February 8th, 2013 at 5:11 pm
….. was arrested for making a toy white flag
February 8th, 2013 at 6:09 pm
. . . begged to see the statue of John F. Kerry who began his career in the State Department in Paris.
February 8th, 2013 at 6:22 pm
. . . congratulated them for their last Great Military Victory-in the French Revolution.
February 8th, 2013 at 7:57 pm
Asked, “So where’s that place where the ladies wear no pants?”
February 8th, 2013 at 8:09 pm
Ordered Pate at his hotel and was angry when she didn’t show.

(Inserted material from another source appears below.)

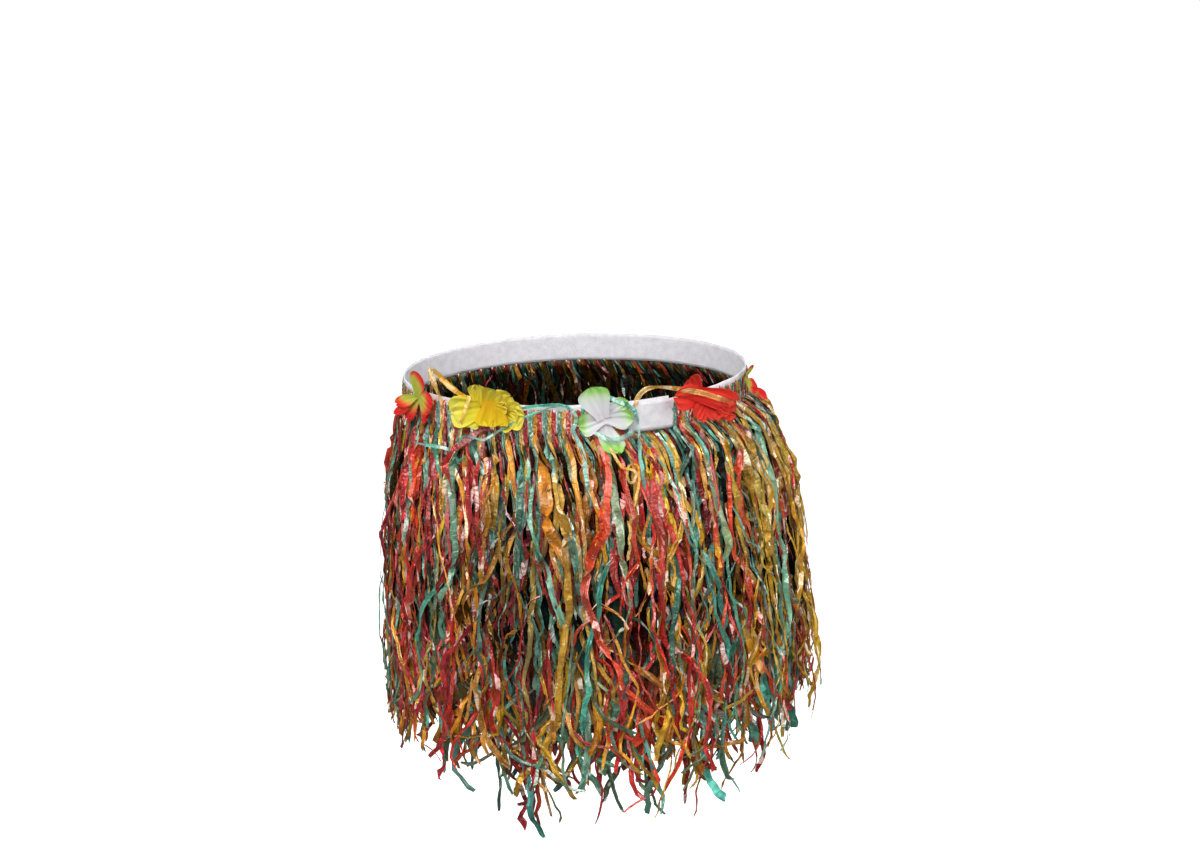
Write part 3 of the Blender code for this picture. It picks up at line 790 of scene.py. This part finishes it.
class Nodes:
    """A new material's node tree, with short ways to add and join nodes."""

    def __init__(self, name):
        self.material = bpy.data.materials.new(name)
        self.material.use_nodes = True
        self.tree = self.material.node_tree
        self.tree.nodes.clear()
        self.output = self.tree.nodes.new("ShaderNodeOutputMaterial")
        self.shader = self.tree.nodes.new("ShaderNodeBsdfPrincipled")
        self.join(self.shader.outputs["BSDF"], self.output.inputs["Surface"])

    def join(self, socket, target):
        self.tree.links.new(socket, target)

    def put(self, value, target):
        """Joins a node's input to a socket, or gives it a value."""
        if isinstance(value, bpy.types.NodeSocket):
            self.join(value, target)
        else:
            target.default_value = value

    def add(self, kind, **inputs):
        node = self.tree.nodes.new("ShaderNode" + kind)
        for key, value in inputs.items():
            self.put(value, node.inputs[key])
        return node

    def attribute(self, name):
        node = self.add("Attribute")
        node.attribute_name = name
        return node

    def maths(self, operation, first, second):
        node = self.add("Math")
        node.operation = operation
        self.put(first, node.inputs[0])
        self.put(second, node.inputs[1])
        return node.outputs["Value"]

    def vector(self, operation, *values):
        """Vector maths, each value a socket or three numbers."""
        node = self.add("VectorMath")
        node.operation = operation
        for value, socket in zip(values, node.inputs):
            self.put(value, socket)
        return node.outputs["Vector"]

    def scaled(self, vector, factors):
        return self.vector("MULTIPLY", vector, factors)

    def times(self, colour, factor):
        node = self.add("VectorMath")
        node.operation = "SCALE"
        self.put(colour, node.inputs[0])
        self.put(factor, node.inputs["Scale"])
        return node.outputs["Vector"]

    def mixed(self, first, second, share):
        """A mix of two colours, each a socket or a value."""
        node = self.add("Mix")
        node.data_type = "RGBA"
        self.put(first, node.inputs[6])
        self.put(second, node.inputs[7])
        self.put(share, node.inputs[0])
        return node.outputs[2]

    def ranged(self, value, low, high, start=0.0, end=1.0):
        """Turns a value between start and end into one between low and high."""
        ends = {"From Min": start, "From Max": end, "To Min": low, "To Max": high}
        return self.add("MapRange", Value=value, **ends).outputs["Result"]

    def noise(self, place, factors, detail, distortion=0.0):
        where = self.scaled(place, factors)
        node = self.add("TexNoise", Vector=where, Scale=1.0, Detail=detail, Distortion=distortion)
        return node.outputs["Fac"]

    def cells(self, place, factors, feature="F1"):
        node = self.add("TexVoronoi", Vector=self.scaled(place, factors), Scale=1.0)
        node.feature = feature
        return node.outputs

    def set(self, **inputs):
        """Sets the shader's own sockets."""
        for key, value in inputs.items():
            self.put(value, self.shader.inputs[key.replace("_", " ")])

    def bump(self, height, strength, distance, **inputs):
        node = self.add("Bump", Strength=strength, Distance=distance, Height=height, **inputs)
        self.set(Normal=node.outputs["Normal"])

    def ramp(self, amount, dark, dark_at, light, light_at):
        """A colour that runs from dark to light as amount goes from dark_at to light_at."""
        node = self.add("ValToRGB", Fac=amount)
        for end, colour, position in zip(node.color_ramp.elements, (dark, light), (dark_at, light_at)):
            end.position = position
            end.color = (*colour, 1)
        return node.outputs["Color"]

    def translucent(self, share, colour):
        """Lets a share of the light through the surface."""
        glow = self.add("BsdfTranslucent", Color=colour)
        mix = self.add("MixShader", Fac=share)
        self.join(self.shader.outputs["BSDF"], mix.inputs[1])
        self.join(glow.outputs["BSDF"], mix.inputs[2])
        self.join(mix.outputs["Shader"], self.output.inputs["Surface"])


# Crumples to the metre along a strip and across it, and how they change from strip to strip.
FACETS = (80, 125, 3.7)
SMALL_FACETS = (260, 230, 5.1)
CREASES = (260, 90, 4.3)
CRINKLES = (560, 150, 2.9)
SMOOTH_PATCHES = (18, 30, 1.9)
SOFT_FOLDS = (420, 100, 3.7)
STREAKS = (24, 1000, 3.7)
DUST = (60, 90, 1.3)
MIDDLE = (0.5, 0.5, 0.5)  # of a random colour, so that facets tilt either way
PAINTED_GLINT_WHITE = (1.0, 0.95, 0.86, 1)
WARM_WHITE = (1.0, 0.97, 0.90, 1)


def film_crumples(nodes, place, run):
    """How crumpled the film is, in patches, and how pleated, most of all near the tape."""
    crumpled = nodes.ranged(nodes.noise(place, SMOOTH_PATCHES, 1.0), 0.2, 1.0, 0.38, 0.62)
    pleated = nodes.ranged(run, 1.7, 0.9, 0.03, 0.16)
    return nodes.maths("MULTIPLY", crumpled, pleated), pleated


def film_normal(nodes, place, facets, crumples):
    """Crumpled film is flat facets, each turned its own way. Between the crumples it is smooth."""
    flat = nodes.add("NewGeometry").outputs["Normal"]
    tilt = nodes.vector("SUBTRACT", facets["Color"], MIDDLE)
    fine_tilt = nodes.vector("SUBTRACT", nodes.cells(place, SMALL_FACETS)["Color"], MIDDLE)
    tilt = nodes.vector("ADD", nodes.scaled(tilt, (0.65,) * 3), nodes.scaled(fine_tilt, (0.45,) * 3))
    return nodes.vector("NORMALIZE", nodes.vector("ADD", flat, nodes.times(tilt, crumples)))


def painted_film_glints(nodes, place, run, chance):
    """Painted glints: some facets are painted pale like mother of pearl, more of them near the tape. Crinkles
    cross them.
    """
    above = nodes.maths("SUBTRACT", chance["Red"], nodes.ranged(run, 0.865, 0.918, 0.02, 0.13))
    caught = nodes.ranged(above, 0.0, 1.0, 0.0, 0.01)
    lines = nodes.ranged(nodes.noise(place, CRINKLES, 2.0), 0.26, 1.0, 0.36, 0.58)
    glow = nodes.ranged(chance["Blue"], 0.25, 1.1)
    return nodes.maths("MULTIPLY", nodes.maths("MULTIPLY", caught, lines), glow)


def film_material(name, alpha=1.0):
    """Shiny, crumpled pearly film that lets some light through, coloured by the strips' tint with its painted
    shade, and painted glints.
    """
    nodes = Nodes(name)
    attribute = nodes.attribute("tint")
    tint, reached = attribute.outputs["Color"], attribute.outputs["Alpha"]
    place = nodes.attribute("place").outputs["Vector"]
    run = nodes.add("SeparateXYZ", Vector=place).outputs["X"]
    facets = nodes.cells(place, FACETS)
    chance = nodes.add("SeparateColor", Color=facets["Color"]).outputs
    crumples, pleated = film_crumples(nodes, place, run)

    # Painted highlight: sharp creases between the crumples are painted a little paler too, as if they caught
    # the light.
    creases = nodes.cells(place, CREASES, "DISTANCE_TO_EDGE")["Distance"]
    ridges = nodes.ranged(creases, 1.0, 0.0, 0.0, 0.16)
    painted_ridge_light = nodes.maths("MULTIPLY", nodes.maths("MULTIPLY", ridges, 0.03), crumples)
    painted_glints = painted_film_glints(nodes, place, run, chance)
    painted_glint_share = nodes.maths("MULTIPLY", nodes.maths("MAXIMUM", painted_glints, painted_ridge_light), reached)
    # Painted light and shade: each facet's colour is made lighter or darker at random, as if turned to or
    # from the light.
    painted_facet_light = nodes.times(tint, nodes.ranged(chance["Green"], 0.66, 1.40))
    body = nodes.mixed(painted_facet_light, nodes.mixed(tint, PAINTED_GLINT_WHITE, 0.60), painted_glint_share)

    streaks = nodes.maths("MULTIPLY", nodes.noise(place, STREAKS, 1.5), 0.6)
    height = nodes.maths("ADD", streaks, nodes.noise(place, SOFT_FOLDS, 1.0, 0.8))
    height = nodes.maths("ADD", height, nodes.maths("MULTIPLY", ridges, 0.16))
    height = nodes.maths("MULTIPLY", height, pleated)
    nodes.bump(height, 0.9, 0.0010, Normal=film_normal(nodes, place, facets, crumples))
    # The painted share of light in the tint's alpha dims the shine, and the painted glints glow as if lit.
    nodes.set(
        Base_Color=body,
        Roughness=nodes.ranged(nodes.noise(place, DUST, 2.0), 0.08, 0.28),
        IOR=1.8,
        Alpha=alpha,
        Specular_Tint=nodes.mixed(tint, WARM_WHITE, 0.36),
        Specular_IOR_Level=nodes.maths("MULTIPLY", reached, 0.95),
        Coat_Weight=nodes.maths("MULTIPLY", reached, 0.65),
        Coat_Roughness=0.09,
        Coat_IOR=1.6,
        Emission_Color=nodes.mixed(tint, WARM_WHITE, 0.52),
        Emission_Strength=nodes.maths("MULTIPLY", painted_glint_share, 0.90),
    )
    if alpha == 1.0:
        nodes.translucent(0.22, body)
    return nodes.material


def petal_material(name):
    """Thin printed cloth with fine veins along the petals."""
    nodes = Nodes(name)
    tint = nodes.attribute("tint").outputs["Color"]
    place = nodes.attribute("place").outputs["Vector"]
    weave = nodes.noise(place, (1500, 1500, 1.0), 2.0)
    veins = nodes.noise(place, (60, 480, 1.7), 1.0)
    nodes.bump(nodes.maths("ADD", weave, veins), 0.45, 0.0003)
    nodes.set(Base_Color=tint, Roughness=0.72, Specular_IOR_Level=0.25)
    nodes.set(Sheen_Weight=0.08, Sheen_Roughness=0.5)
    nodes.translucent(0.22, tint)
    return nodes.material


def tape_material(name, colour):
    """White bonded tape with a fine fuzzy, dotted surface."""
    nodes = Nodes(name)
    place = nodes.attribute("place").outputs["Vector"]
    fuzz = nodes.noise(place, (2600,) * 3, 3.0)
    dots = nodes.cells(place, (900,) * 3)["Distance"]
    nodes.bump(nodes.maths("ADD", fuzz, dots), 0.7, 0.0004)
    soil = nodes.noise(place, (160,) * 3, 4.0)
    soiled = [0.88 * channel for channel in colour]
    nodes.set(Base_Color=nodes.ramp(soil, soiled, 0.35, colour, 0.62))
    nodes.set(Roughness=0.9, Sheen_Weight=0.3, Sheen_Roughness=0.6)
    return nodes.material


def hook_material(name):
    """Hook tape: rows of tiny hooks on a white ground."""
    nodes = Nodes(name)
    where = nodes.add("TexCoord").outputs["Object"]
    hooks = nodes.cells(where, (1100,) * 3)["Distance"]
    nodes.bump(hooks, 1.0, 0.0008)
    nodes.set(Base_Color=nodes.ramp(hooks, (0.80, 0.80, 0.82), 0, (0.55, 0.55, 0.58), 1), Roughness=0.75)
    return nodes.material


# ---------------------------------------------------------------- build

# Outermost, middle and innermost colour of each run in the part.
LAYER_ORDER = (
    ("gold", "red", "teal"),
    ("teal", "gold", "red"),
    ("gold", "red", "teal"),
    ("red", "gold", "teal"),
    ("red", "teal", "gold"),
    ("gold", "teal", "red"),
    ("teal", "red", "gold"),
    ("red", "gold", "teal"),
    ("gold", "teal", "red"),
    ("teal", "red", "gold"),
)

film = film_material("film")
clear_film = film_material("clear_film", alpha=0.62)
for run, order in enumerate(LAYER_ORDER):
    for layer, name in enumerate(reversed(order)):
        strips = make_fringe(run, layer, name, film)
        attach(strips, "root")
        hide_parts(f"fringe_{run + 1:02d}_{name}")

petals = petal_material("petal_cloth")
for name in FLOWERS:
    make_flower(name, petals)

for name in LOOSE_STRIPS:
    make_loose_strip(name, clear_film if name in SEE_THROUGH else film)

TAPE_COLOUR = (0.76, 0.745, 0.785)
tape = make_tape(tape_material("tape_cloth", TAPE_COLOUR))
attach(tape, "root")
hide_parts("waistband")

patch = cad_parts["hook_patch"]
patch.data.materials.clear()
patch.data.materials.append(hook_material("hook_tape"))

# ---------------------------------------------------------------- floor, light and camera

FLOOR_Z = -0.95
FLOOR_RADIUS = 9
BACKDROP_RADIUS = 30  # the floor curves up into a round backdrop of this radius
BACKDROP_HEIGHT = 30


def make_floor():
    """A pale floor that curves up all round, so that no horizon shows from any side."""
    mesh = bpy.data.meshes.new("floor")
    sides = 48
    turns = np.linspace(0, 0.5 * math.pi, 13)
    radii = np.concatenate([[0.01], FLOOR_RADIUS + (BACKDROP_RADIUS - FLOOR_RADIUS) * np.sin(turns)])
    heights = np.concatenate([[0.0], BACKDROP_HEIGHT * (1 - np.cos(turns))]) + FLOOR_Z
    round_it = np.linspace(0, 2 * math.pi, sides, endpoint=False)
    x = radii[:, None] * np.cos(round_it)
    y = radii[:, None] * np.sin(round_it)
    z = heights[:, None] * np.ones(sides)
    index = np.arange(len(radii) * sides).reshape(len(radii), sides)
    here, after = index, np.roll(index, -1, axis=1)
    quads = np.stack([here[:-1], here[1:], after[1:], after[:-1]], -1).reshape(-1, 4)
    faces = [tuple(quad) for quad in quads.tolist()] + [tuple(index[0].tolist())]
    mesh.from_pydata(np.stack([x, y, z], -1).reshape(-1, 3).tolist(), [], faces)
    mesh.shade_smooth()
    floor = bpy.data.objects.new("floor", mesh)
    bpy.context.scene.collection.objects.link(floor)
    nodes = Nodes("floor")
    nodes.set(Base_Color=(0.8, 0.8, 0.8, 1), Roughness=0.9)
    nodes.set(Emission_Color=(1, 1, 1, 1), Emission_Strength=0.92)
    mesh.materials.append(nodes.material)
    # It stays out of the strips' own light, so that the fringe is lit from above.
    floor.visible_diffuse = False
    floor.visible_glossy = False
    floor.visible_transmission = False
    floor.visible_shadow = False


def area_light(name, place, target, side, power):
    data = bpy.data.lights.new(name, "AREA")
    data.shape = "SQUARE"
    data.size = side
    data.energy = power
    light = bpy.data.objects.new(name, data)
    light.location = place
    light.rotation_euler = (Vector(target) - Vector(place)).to_track_quat("-Z", "Y").to_euler()
    bpy.context.scene.collection.objects.link(light)


def make_world():
    world = bpy.data.worlds.new("world")
    world.use_nodes = True
    background = world.node_tree.nodes["Background"]
    background.inputs["Color"].default_value = (1, 1, 1, 1)
    background.inputs["Strength"].default_value = 0.13
    bpy.context.scene.world = world


make_floor()
make_world()
area_light("key", (-0.40, -1.20, 1.35), (0, 0, -0.10), 1.20, 36)
area_light("fill", (1.50, -1.00, 0.55), (0, 0, -0.15), 1.00, 9)
area_light("back", (0.30, 1.50, 1.20), (0, 0, -0.10), 1.20, 14)
# Small lights all round, which the crumpled film throws back as glints.
SPARKS = (
    (-0.95, -1.20, 0.35),
    (0.80, -1.35, 0.60),
    (-0.40, -1.50, 0.95),
    (1.10, -0.80, 0.95),
    (-1.20, -0.60, 0.85),
    (-0.70, 1.20, 0.90),
    (0.90, 1.10, 0.80),
    (1.30, 0.20, 0.50),
)
for spark, place in enumerate(SPARKS):
    area_light(f"spark_{spark}", place, (0, 0, -0.15), 0.14, 2.0)

CAMERA_PLACE = (0.0, -1.438, 0.426)
CAMERA_PITCH = 18.0  # degrees below level
CAMERA_YAW = -0.868  # degrees, towards +X
camera_data = bpy.data.cameras.new("camera")
camera_data.lens = 51.6
camera_data.sensor_width = 36
camera = bpy.data.objects.new("camera", camera_data)
camera.location = CAMERA_PLACE
camera.rotation_euler = Euler((math.radians(90 - CAMERA_PITCH), 0, math.radians(CAMERA_YAW)))
bpy.context.scene.collection.objects.link(camera)
bpy.context.scene.camera = camera
bpy.context.scene.view_settings.view_transform = "Standard"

February 8th, 2013 at 8:23 pm
…checked-in to a local dementia clinic and was declared brain dead.
February 8th, 2013 at 11:13 pm
… couldn’t figure out why Paris wasn’t just a walk away from the Venetian, Caesar’s Palace, MGM, and Mandalay Bay.
February 8th, 2013 at 11:15 pm
was horrified by French cannibalism and refused to eat frog’s legs in protest
February 8th, 2013 at 11:16 pm
was enranged when he found the statue of liberty shrunken and moved to the Seine
February 9th, 2013 at 12:53 am
…asked if he would get to meet her little dog Tinkerbell when he found out he was staying at the Paris Hilton.
February 9th, 2013 at 2:24 pm
…complained that his escargot was covered with snails and his vichyssoise was cold.